%%
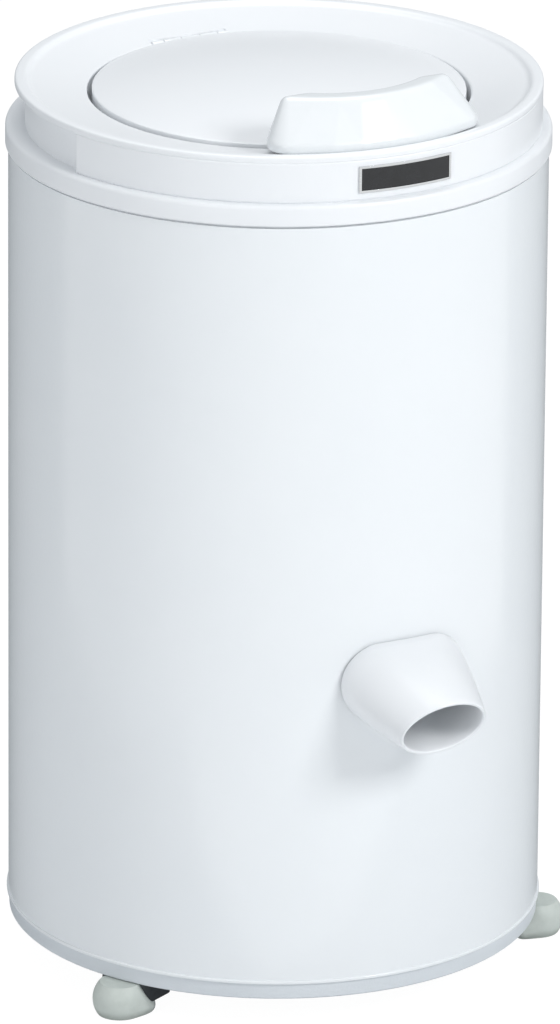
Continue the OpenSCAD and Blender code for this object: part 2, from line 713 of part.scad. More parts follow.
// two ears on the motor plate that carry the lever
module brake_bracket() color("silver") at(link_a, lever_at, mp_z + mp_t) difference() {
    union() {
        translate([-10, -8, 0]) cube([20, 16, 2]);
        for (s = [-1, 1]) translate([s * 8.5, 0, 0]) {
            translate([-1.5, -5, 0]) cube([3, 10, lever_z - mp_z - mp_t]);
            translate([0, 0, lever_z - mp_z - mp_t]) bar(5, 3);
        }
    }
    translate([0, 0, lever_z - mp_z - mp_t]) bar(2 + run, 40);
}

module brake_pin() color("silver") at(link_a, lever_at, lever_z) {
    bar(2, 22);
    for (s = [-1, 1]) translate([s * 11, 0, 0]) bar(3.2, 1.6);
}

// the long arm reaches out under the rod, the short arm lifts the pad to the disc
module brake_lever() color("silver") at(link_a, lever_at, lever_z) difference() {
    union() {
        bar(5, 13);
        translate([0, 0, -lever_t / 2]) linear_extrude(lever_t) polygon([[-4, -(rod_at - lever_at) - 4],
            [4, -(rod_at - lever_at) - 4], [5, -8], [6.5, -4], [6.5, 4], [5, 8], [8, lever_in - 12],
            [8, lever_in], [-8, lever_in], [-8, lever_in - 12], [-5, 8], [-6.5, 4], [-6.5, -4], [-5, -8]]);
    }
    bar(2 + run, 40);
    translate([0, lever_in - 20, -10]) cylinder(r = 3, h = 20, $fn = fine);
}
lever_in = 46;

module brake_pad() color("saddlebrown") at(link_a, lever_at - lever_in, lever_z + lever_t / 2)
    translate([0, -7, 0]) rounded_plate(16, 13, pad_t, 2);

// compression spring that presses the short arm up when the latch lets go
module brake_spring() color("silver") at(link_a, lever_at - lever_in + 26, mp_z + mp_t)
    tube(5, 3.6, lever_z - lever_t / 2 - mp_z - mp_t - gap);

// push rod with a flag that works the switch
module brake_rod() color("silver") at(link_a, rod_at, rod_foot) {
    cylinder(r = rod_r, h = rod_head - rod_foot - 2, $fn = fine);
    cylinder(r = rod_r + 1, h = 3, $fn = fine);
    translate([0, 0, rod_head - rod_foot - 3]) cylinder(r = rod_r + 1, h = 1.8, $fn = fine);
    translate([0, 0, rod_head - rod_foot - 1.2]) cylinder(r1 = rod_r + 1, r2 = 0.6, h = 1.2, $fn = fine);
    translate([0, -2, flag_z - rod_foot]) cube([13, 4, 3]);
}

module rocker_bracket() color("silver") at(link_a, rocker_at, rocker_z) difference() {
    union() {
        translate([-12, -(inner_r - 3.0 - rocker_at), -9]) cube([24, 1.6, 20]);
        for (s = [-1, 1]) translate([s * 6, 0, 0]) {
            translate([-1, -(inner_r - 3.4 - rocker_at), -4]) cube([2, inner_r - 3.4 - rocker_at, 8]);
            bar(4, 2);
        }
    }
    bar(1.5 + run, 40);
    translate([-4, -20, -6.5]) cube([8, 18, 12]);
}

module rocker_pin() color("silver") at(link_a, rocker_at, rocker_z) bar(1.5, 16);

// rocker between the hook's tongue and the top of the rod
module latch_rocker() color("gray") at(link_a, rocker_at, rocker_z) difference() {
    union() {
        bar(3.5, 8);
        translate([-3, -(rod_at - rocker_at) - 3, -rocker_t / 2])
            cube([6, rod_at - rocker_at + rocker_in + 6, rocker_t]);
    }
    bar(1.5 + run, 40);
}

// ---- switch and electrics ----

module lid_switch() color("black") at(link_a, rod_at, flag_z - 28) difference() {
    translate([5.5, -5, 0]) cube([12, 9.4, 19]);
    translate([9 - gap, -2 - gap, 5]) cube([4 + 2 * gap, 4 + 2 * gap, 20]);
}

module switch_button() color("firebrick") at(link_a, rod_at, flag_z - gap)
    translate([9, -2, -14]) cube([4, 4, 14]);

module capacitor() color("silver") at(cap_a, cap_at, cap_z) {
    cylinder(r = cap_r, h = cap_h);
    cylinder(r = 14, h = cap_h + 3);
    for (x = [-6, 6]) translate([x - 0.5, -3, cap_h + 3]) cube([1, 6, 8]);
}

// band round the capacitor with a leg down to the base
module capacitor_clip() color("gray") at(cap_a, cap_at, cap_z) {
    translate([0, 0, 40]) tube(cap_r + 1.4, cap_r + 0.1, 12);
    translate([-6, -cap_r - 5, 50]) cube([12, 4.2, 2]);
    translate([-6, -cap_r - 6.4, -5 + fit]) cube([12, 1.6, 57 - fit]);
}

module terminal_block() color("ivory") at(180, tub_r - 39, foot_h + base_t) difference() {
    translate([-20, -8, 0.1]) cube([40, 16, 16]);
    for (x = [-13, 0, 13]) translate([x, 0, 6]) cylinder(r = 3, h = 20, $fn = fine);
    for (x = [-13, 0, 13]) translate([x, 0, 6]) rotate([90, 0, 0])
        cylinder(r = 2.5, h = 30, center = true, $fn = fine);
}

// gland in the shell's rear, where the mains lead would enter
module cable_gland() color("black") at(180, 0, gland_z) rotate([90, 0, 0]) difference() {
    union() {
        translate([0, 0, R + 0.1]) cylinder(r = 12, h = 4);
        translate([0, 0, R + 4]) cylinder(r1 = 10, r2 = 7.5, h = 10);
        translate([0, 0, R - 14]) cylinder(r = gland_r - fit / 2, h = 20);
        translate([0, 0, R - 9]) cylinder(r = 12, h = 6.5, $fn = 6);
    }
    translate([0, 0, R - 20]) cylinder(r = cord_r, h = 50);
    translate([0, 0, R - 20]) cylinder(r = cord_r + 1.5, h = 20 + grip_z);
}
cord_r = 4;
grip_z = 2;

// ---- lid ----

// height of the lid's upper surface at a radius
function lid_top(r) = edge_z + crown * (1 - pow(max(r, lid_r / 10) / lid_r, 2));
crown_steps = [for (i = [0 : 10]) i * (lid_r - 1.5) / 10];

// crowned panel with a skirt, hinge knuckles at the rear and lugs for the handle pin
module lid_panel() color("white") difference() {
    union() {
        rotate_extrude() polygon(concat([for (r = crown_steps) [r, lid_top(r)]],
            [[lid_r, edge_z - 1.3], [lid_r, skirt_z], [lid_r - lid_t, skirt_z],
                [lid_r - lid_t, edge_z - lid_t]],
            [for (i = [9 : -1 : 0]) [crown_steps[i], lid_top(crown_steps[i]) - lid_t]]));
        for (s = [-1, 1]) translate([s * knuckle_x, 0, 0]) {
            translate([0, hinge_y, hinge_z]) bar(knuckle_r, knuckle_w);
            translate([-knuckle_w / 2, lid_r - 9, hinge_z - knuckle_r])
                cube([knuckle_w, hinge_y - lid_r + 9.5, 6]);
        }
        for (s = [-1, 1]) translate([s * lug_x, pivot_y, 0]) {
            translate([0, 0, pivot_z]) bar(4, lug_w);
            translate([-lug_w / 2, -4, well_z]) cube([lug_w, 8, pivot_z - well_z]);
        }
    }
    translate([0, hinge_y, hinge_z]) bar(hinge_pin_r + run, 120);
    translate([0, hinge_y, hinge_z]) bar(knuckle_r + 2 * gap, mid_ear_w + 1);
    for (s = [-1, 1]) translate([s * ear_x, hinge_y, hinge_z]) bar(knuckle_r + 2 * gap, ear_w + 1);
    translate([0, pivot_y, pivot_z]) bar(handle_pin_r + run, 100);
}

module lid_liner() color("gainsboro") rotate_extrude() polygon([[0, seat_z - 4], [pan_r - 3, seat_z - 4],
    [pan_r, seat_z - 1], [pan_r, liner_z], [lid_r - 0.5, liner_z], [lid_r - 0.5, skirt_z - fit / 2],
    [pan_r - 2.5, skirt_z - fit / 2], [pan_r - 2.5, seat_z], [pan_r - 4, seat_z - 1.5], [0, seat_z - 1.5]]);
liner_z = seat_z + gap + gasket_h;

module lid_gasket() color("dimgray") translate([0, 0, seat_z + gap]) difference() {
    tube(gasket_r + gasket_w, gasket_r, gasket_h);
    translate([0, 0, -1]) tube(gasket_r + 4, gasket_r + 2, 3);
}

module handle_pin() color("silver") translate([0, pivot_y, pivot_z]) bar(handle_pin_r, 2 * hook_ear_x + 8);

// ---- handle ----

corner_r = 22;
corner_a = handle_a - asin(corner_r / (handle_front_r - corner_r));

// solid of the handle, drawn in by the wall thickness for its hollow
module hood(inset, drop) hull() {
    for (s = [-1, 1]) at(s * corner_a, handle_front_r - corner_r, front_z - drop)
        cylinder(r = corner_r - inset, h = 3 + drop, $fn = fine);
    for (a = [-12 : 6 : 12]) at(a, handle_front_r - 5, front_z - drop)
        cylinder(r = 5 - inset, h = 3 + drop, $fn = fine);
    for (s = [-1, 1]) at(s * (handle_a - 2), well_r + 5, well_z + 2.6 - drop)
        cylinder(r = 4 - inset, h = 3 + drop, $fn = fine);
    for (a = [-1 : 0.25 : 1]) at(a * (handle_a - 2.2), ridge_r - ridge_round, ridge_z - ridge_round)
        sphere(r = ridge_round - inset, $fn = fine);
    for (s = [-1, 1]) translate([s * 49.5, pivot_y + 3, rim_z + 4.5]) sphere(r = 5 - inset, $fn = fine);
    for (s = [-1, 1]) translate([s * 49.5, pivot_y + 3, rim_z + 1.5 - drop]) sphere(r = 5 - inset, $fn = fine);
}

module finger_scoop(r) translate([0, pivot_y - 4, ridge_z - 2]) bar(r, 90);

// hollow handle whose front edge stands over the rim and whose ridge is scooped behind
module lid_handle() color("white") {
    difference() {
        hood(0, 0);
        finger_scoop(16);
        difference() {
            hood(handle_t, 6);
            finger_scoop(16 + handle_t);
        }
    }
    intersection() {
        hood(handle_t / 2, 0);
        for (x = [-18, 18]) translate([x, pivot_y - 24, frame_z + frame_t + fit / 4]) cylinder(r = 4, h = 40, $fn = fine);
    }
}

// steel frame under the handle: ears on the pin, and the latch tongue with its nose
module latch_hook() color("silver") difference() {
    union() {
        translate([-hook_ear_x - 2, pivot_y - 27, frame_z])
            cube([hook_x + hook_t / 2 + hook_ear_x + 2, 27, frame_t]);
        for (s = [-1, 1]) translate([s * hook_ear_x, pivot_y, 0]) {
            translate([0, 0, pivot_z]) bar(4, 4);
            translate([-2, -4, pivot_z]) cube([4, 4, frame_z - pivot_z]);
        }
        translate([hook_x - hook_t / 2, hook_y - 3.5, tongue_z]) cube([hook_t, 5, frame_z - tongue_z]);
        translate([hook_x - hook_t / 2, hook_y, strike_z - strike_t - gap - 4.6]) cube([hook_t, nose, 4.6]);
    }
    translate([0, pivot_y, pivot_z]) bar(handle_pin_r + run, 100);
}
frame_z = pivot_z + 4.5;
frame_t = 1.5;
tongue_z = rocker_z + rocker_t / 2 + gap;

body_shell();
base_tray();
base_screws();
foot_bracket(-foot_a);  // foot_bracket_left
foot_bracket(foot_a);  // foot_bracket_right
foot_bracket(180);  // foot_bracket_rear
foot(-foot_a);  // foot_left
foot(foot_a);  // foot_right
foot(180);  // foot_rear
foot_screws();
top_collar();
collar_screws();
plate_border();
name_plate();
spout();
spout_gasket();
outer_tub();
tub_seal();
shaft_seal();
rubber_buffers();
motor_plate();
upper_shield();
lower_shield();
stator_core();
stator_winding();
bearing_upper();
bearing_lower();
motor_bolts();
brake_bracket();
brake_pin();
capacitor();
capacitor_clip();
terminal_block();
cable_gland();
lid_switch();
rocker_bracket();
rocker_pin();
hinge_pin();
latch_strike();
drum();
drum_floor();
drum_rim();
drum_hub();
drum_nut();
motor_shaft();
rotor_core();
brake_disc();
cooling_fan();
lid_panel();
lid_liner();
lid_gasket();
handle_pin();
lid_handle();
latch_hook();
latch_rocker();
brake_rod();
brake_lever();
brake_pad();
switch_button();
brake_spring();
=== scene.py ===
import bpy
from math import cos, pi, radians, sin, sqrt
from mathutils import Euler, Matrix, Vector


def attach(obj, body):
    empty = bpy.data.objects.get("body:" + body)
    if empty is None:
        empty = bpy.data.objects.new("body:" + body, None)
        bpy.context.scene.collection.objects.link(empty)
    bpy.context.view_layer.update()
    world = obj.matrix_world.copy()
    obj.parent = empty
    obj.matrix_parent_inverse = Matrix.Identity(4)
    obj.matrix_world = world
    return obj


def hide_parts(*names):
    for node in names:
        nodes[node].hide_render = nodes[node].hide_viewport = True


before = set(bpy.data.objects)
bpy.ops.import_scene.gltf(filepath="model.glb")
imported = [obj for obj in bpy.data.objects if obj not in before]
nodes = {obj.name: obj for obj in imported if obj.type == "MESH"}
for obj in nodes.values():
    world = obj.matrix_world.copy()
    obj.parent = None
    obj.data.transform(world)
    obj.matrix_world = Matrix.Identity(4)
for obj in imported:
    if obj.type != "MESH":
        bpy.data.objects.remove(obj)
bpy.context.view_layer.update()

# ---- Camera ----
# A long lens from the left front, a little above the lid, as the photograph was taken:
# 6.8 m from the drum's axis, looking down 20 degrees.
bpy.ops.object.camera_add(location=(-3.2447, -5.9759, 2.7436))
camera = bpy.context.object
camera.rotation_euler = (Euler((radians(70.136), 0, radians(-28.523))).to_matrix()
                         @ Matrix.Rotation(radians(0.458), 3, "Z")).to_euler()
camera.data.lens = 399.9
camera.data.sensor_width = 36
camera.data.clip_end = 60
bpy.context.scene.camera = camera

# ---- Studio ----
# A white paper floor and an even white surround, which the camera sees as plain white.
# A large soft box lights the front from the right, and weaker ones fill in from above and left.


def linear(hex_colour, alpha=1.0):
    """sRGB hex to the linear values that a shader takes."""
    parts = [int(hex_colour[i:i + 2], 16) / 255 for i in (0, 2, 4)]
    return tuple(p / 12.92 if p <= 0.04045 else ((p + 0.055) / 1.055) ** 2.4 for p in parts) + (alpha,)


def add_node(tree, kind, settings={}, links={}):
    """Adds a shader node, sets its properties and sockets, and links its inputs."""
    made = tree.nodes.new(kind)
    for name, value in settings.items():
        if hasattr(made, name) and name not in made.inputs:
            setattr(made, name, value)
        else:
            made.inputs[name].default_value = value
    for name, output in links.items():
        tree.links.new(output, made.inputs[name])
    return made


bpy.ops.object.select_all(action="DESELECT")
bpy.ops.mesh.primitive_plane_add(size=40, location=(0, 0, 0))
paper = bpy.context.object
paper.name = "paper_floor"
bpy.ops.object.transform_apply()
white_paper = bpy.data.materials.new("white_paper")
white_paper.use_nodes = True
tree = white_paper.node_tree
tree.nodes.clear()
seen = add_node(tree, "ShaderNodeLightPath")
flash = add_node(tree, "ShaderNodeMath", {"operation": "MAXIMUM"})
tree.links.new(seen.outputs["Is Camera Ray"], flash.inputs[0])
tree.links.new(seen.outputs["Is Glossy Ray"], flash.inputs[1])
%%
**Set task:** Only the lines from the line with "name_plate();" to the line with "before = set(bpy.data.objects)", inclusive, are to be printed, exactly as they appear.

**Task answer:**
name_plate();
spout();
spout_gasket();
outer_tub();
tub_seal();
shaft_seal();
rubber_buffers();
motor_plate();
upper_shield();
lower_shield();
stator_core();
stator_winding();
bearing_upper();
bearing_lower();
motor_bolts();
brake_bracket();
brake_pin();
capacitor();
capacitor_clip();
terminal_block();
cable_gland();
lid_switch();
rocker_bracket();
rocker_pin();
hinge_pin();
latch_strike();
drum();
drum_floor();
drum_rim();
drum_hub();
drum_nut();
motor_shaft();
rotor_core();
brake_disc();
cooling_fan();
lid_panel();
lid_liner();
lid_gasket();
handle_pin();
lid_handle();
latch_hook();
latch_rocker();
brake_rod();
brake_lever();
brake_pad();
switch_button();
brake_spring();
=== scene.py ===
import bpy
from math import cos, pi, radians, sin, sqrt
from mathutils import Euler, Matrix, Vector


def attach(obj, body):
    empty = bpy.data.objects.get("body:" + body)
    if empty is None:
        empty = bpy.data.objects.new("body:" + body, None)
        bpy.context.scene.collection.objects.link(empty)
    bpy.context.view_layer.update()
    world = obj.matrix_world.copy()
    obj.parent = empty
    obj.matrix_parent_inverse = Matrix.Identity(4)
    obj.matrix_world = world
    return obj


def hide_parts(*names):
    for node in names:
        nodes[node].hide_render = nodes[node].hide_viewport = True


before = set(bpy.data.objects)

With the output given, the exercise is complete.